Brief: Copy the lines below verbatim, but only from the line containing "Continue the three.js" through the end of the data.

## start Dataset content

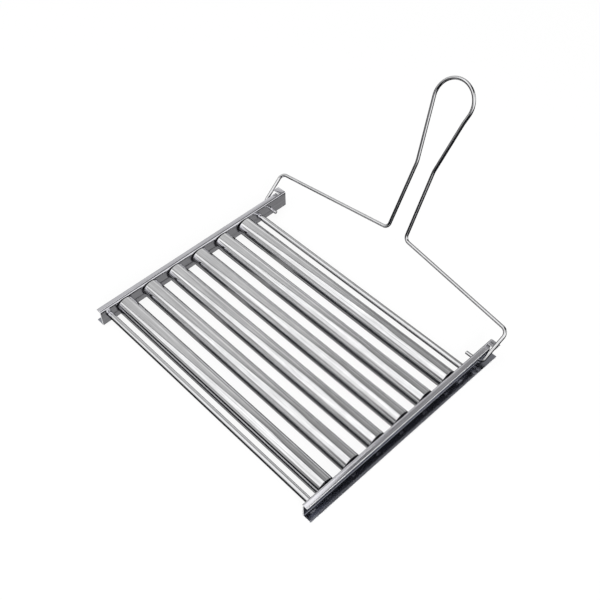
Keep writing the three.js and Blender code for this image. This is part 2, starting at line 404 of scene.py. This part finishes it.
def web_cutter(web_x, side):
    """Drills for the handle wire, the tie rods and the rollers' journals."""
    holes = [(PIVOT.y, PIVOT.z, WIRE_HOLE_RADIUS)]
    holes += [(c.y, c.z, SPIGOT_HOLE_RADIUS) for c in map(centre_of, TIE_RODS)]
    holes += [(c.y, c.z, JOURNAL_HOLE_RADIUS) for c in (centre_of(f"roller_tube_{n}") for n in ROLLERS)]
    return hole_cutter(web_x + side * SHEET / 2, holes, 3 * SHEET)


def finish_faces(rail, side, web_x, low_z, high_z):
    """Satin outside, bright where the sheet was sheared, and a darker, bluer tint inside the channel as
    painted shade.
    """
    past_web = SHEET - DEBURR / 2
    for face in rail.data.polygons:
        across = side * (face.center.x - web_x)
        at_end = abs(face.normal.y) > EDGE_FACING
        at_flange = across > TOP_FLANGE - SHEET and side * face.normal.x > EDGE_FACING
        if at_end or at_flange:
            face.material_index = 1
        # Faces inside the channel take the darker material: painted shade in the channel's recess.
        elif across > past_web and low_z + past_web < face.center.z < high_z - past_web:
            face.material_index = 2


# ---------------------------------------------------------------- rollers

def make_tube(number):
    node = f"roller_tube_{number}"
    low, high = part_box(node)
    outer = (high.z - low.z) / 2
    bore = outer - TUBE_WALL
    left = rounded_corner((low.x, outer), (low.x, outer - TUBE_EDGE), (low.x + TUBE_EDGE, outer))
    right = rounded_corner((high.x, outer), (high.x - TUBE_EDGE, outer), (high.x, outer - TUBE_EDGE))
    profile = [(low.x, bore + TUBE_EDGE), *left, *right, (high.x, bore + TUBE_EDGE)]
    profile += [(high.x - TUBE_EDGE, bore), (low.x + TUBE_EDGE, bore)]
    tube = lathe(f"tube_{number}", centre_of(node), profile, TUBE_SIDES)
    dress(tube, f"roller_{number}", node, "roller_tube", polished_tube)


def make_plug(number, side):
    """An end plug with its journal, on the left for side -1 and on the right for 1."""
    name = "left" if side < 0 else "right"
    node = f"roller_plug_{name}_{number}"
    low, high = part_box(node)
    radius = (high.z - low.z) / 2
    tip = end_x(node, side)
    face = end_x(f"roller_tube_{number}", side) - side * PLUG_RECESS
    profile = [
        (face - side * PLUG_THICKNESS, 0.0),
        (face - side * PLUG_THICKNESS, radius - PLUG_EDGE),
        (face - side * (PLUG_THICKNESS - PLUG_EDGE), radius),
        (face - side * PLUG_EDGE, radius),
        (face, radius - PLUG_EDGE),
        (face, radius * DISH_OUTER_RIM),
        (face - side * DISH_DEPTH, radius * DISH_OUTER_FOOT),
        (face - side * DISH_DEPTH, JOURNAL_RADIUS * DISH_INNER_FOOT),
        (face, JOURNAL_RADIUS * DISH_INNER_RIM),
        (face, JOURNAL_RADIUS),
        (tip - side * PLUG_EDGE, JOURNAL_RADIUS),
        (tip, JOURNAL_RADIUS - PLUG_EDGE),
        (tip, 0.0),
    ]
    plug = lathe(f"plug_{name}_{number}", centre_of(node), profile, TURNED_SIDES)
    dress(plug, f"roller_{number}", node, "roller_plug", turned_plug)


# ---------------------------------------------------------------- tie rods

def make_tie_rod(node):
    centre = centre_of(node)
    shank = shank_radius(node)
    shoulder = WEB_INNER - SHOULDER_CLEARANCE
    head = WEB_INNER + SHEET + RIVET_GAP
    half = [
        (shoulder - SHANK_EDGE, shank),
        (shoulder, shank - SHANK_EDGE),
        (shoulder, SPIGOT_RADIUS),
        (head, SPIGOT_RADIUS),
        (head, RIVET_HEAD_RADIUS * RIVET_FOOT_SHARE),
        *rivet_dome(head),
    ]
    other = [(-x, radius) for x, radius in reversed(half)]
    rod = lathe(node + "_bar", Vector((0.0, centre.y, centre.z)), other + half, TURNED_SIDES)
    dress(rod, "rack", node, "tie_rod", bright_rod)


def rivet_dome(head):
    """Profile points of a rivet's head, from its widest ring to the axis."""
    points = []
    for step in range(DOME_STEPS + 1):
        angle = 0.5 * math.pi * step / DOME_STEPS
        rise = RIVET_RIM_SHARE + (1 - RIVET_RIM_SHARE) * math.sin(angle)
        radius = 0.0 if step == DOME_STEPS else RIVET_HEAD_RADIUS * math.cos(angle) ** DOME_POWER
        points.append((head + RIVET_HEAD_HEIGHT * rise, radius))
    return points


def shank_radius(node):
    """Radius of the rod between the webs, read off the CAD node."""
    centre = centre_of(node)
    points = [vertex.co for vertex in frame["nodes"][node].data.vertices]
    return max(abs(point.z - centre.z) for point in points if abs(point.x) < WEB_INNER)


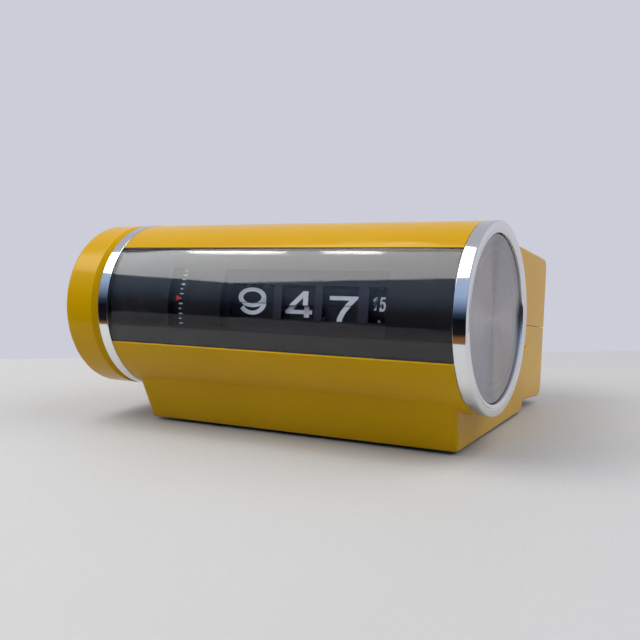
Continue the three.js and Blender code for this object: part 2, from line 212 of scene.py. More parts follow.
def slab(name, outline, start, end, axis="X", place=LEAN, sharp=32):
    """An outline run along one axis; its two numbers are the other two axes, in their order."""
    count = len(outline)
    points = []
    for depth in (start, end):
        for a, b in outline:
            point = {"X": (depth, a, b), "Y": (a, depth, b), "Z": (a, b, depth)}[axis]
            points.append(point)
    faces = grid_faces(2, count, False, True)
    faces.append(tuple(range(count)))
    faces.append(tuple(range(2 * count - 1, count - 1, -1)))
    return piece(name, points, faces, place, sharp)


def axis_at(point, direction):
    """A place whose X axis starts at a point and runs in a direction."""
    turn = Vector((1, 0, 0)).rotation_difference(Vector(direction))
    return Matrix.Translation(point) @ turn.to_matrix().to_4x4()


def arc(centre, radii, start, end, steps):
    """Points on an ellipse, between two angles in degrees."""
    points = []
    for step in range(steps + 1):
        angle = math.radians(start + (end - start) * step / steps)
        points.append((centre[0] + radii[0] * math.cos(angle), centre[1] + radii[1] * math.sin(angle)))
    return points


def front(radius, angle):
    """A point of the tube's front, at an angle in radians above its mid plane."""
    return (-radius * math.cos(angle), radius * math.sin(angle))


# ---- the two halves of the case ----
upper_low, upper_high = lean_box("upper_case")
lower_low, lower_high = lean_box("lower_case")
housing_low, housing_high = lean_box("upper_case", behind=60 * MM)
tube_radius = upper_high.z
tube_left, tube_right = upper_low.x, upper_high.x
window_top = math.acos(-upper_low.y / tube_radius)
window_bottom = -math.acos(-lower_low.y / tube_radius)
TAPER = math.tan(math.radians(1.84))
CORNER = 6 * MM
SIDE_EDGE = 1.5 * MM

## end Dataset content

Answer to the exercise:
Continue the three.js and Blender code for this object: part 2, from line 212 of scene.py. More parts follow.
def slab(name, outline, start, end, axis="X", place=LEAN, sharp=32):
    """An outline run along one axis; its two numbers are the other two axes, in their order."""
    count = len(outline)
    points = []
    for depth in (start, end):
        for a, b in outline:
            point = {"X": (depth, a, b), "Y": (a, depth, b), "Z": (a, b, depth)}[axis]
            points.append(point)
    faces = grid_faces(2, count, False, True)
    faces.append(tuple(range(count)))
    faces.append(tuple(range(2 * count - 1, count - 1, -1)))
    return piece(name, points, faces, place, sharp)


def axis_at(point, direction):
    """A place whose X axis starts at a point and runs in a direction."""
    turn = Vector((1, 0, 0)).rotation_difference(Vector(direction))
    return Matrix.Translation(point) @ turn.to_matrix().to_4x4()


def arc(centre, radii, start, end, steps):
    """Points on an ellipse, between two angles in degrees."""
    points = []
    for step in range(steps + 1):
        angle = math.radians(start + (end - start) * step / steps)
        points.append((centre[0] + radii[0] * math.cos(angle), centre[1] + radii[1] * math.sin(angle)))
    return points


def front(radius, angle):
    """A point of the tube's front, at an angle in radians above its mid plane."""
    return (-radius * math.cos(angle), radius * math.sin(angle))


# ---- the two halves of the case ----
upper_low, upper_high = lean_box("upper_case")
lower_low, lower_high = lean_box("lower_case")
housing_low, housing_high = lean_box("upper_case", behind=60 * MM)
tube_radius = upper_high.z
tube_left, tube_right = upper_low.x, upper_high.x
window_top = math.acos(-upper_low.y / tube_radius)
window_bottom = -math.acos(-lower_low.y / tube_radius)
TAPER = math.tan(math.radians(1.84))
CORNER = 6 * MM
SIDE_EDGE = 1.5 * MM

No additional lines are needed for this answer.